SHORT TASK: All material below is to be reproduced exactly.

INFORMATION PROVIDED:
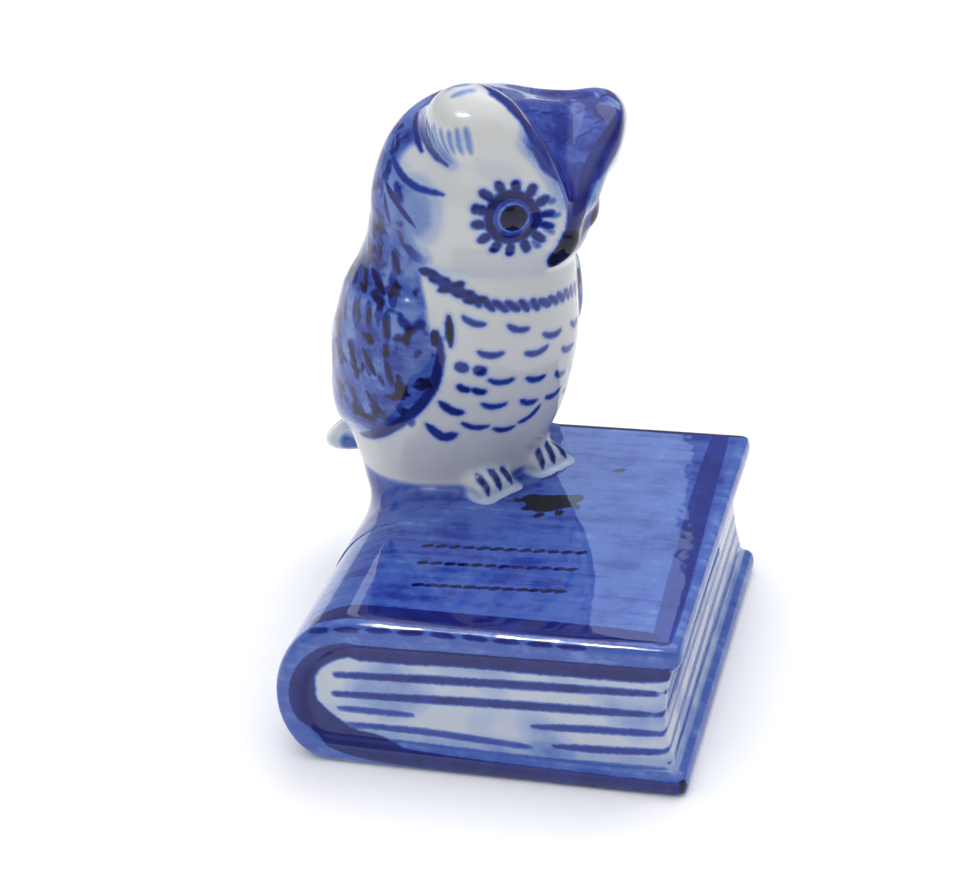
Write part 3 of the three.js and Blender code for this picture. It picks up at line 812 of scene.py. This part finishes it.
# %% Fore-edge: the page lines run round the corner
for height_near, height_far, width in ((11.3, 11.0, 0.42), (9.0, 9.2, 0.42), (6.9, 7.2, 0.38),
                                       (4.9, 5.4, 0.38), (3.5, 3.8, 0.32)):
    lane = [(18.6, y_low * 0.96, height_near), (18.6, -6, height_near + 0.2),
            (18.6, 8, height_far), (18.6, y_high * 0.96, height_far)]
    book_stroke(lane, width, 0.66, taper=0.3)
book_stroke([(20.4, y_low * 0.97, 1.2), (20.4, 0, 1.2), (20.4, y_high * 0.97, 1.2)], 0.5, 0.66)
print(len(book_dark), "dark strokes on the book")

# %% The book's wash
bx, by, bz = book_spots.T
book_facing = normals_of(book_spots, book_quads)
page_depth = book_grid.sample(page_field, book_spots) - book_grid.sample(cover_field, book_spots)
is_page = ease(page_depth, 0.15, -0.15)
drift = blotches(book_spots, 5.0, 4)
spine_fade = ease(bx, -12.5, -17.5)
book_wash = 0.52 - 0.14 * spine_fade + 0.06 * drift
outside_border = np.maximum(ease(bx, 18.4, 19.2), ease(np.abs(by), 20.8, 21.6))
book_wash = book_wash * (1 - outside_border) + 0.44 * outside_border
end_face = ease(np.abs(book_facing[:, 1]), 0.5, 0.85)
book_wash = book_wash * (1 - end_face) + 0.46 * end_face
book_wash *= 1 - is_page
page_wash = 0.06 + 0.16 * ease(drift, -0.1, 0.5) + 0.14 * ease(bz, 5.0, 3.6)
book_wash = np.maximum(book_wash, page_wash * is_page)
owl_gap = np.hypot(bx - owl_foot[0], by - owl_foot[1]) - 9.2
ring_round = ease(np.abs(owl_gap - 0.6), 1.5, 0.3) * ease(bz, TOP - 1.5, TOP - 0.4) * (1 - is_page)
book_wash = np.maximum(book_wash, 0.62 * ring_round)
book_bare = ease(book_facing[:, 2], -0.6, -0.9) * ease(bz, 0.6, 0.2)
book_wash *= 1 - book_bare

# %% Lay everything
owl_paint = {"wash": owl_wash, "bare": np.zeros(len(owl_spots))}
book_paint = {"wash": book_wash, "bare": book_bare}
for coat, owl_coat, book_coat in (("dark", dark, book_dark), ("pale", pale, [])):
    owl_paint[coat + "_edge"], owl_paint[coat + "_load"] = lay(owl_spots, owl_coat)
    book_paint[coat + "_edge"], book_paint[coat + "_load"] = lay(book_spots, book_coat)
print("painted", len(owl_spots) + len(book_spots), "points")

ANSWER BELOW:
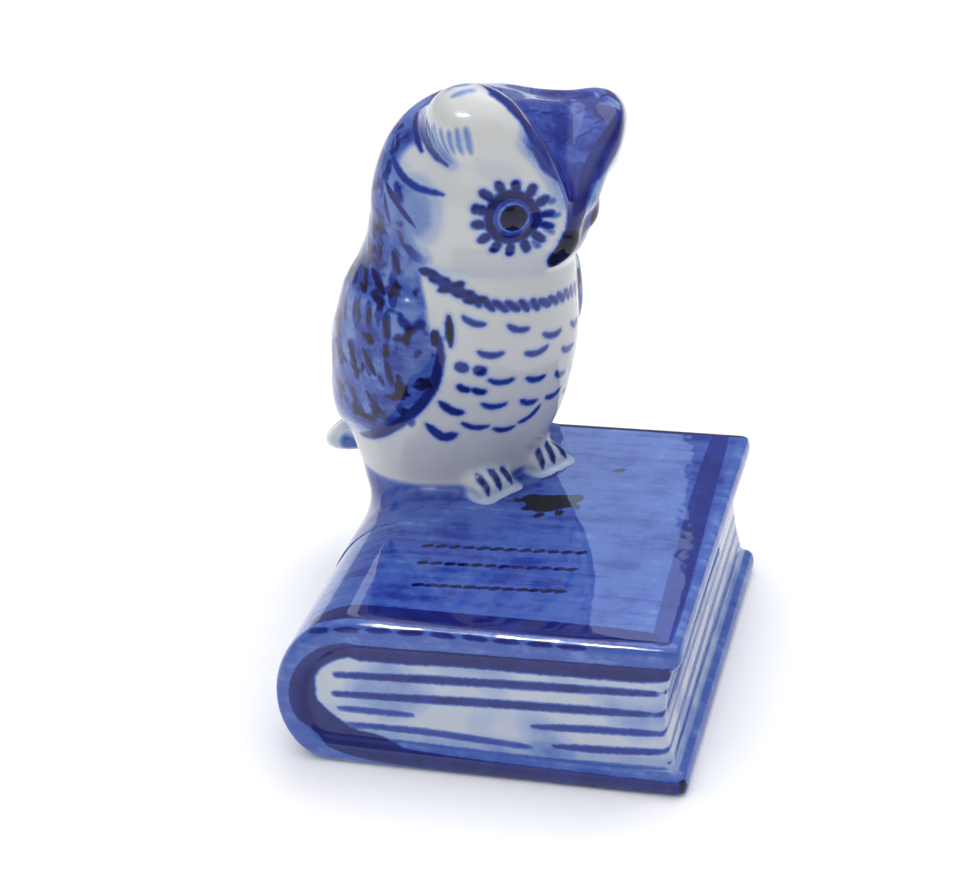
Write part 3 of the three.js and Blender code for this picture. It picks up at line 812 of scene.py. This part finishes it.
# %% Fore-edge: the page lines run round the corner
for height_near, height_far, width in ((11.3, 11.0, 0.42), (9.0, 9.2, 0.42), (6.9, 7.2, 0.38),
                                       (4.9, 5.4, 0.38), (3.5, 3.8, 0.32)):
    lane = [(18.6, y_low * 0.96, height_near), (18.6, -6, height_near + 0.2),
            (18.6, 8, height_far), (18.6, y_high * 0.96, height_far)]
    book_stroke(lane, width, 0.66, taper=0.3)
book_stroke([(20.4, y_low * 0.97, 1.2), (20.4, 0, 1.2), (20.4, y_high * 0.97, 1.2)], 0.5, 0.66)
print(len(book_dark), "dark strokes on the book")

# %% The book's wash
bx, by, bz = book_spots.T
book_facing = normals_of(book_spots, book_quads)
page_depth = book_grid.sample(page_field, book_spots) - book_grid.sample(cover_field, book_spots)
is_page = ease(page_depth, 0.15, -0.15)
drift = blotches(book_spots, 5.0, 4)
spine_fade = ease(bx, -12.5, -17.5)
book_wash = 0.52 - 0.14 * spine_fade + 0.06 * drift
outside_border = np.maximum(ease(bx, 18.4, 19.2), ease(np.abs(by), 20.8, 21.6))
book_wash = book_wash * (1 - outside_border) + 0.44 * outside_border
end_face = ease(np.abs(book_facing[:, 1]), 0.5, 0.85)
book_wash = book_wash * (1 - end_face) + 0.46 * end_face
book_wash *= 1 - is_page
page_wash = 0.06 + 0.16 * ease(drift, -0.1, 0.5) + 0.14 * ease(bz, 5.0, 3.6)
book_wash = np.maximum(book_wash, page_wash * is_page)
owl_gap = np.hypot(bx - owl_foot[0], by - owl_foot[1]) - 9.2
ring_round = ease(np.abs(owl_gap - 0.6), 1.5, 0.3) * ease(bz, TOP - 1.5, TOP - 0.4) * (1 - is_page)
book_wash = np.maximum(book_wash, 0.62 * ring_round)
book_bare = ease(book_facing[:, 2], -0.6, -0.9) * ease(bz, 0.6, 0.2)
book_wash *= 1 - book_bare

# %% Lay everything
owl_paint = {"wash": owl_wash, "bare": np.zeros(len(owl_spots))}
book_paint = {"wash": book_wash, "bare": book_bare}
for coat, owl_coat, book_coat in (("dark", dark, book_dark), ("pale", pale, [])):
    owl_paint[coat + "_edge"], owl_paint[coat + "_load"] = lay(owl_spots, owl_coat)
    book_paint[coat + "_edge"], book_paint[coat + "_load"] = lay(book_spots, book_coat)
print("painted", len(owl_spots) + len(book_spots), "points")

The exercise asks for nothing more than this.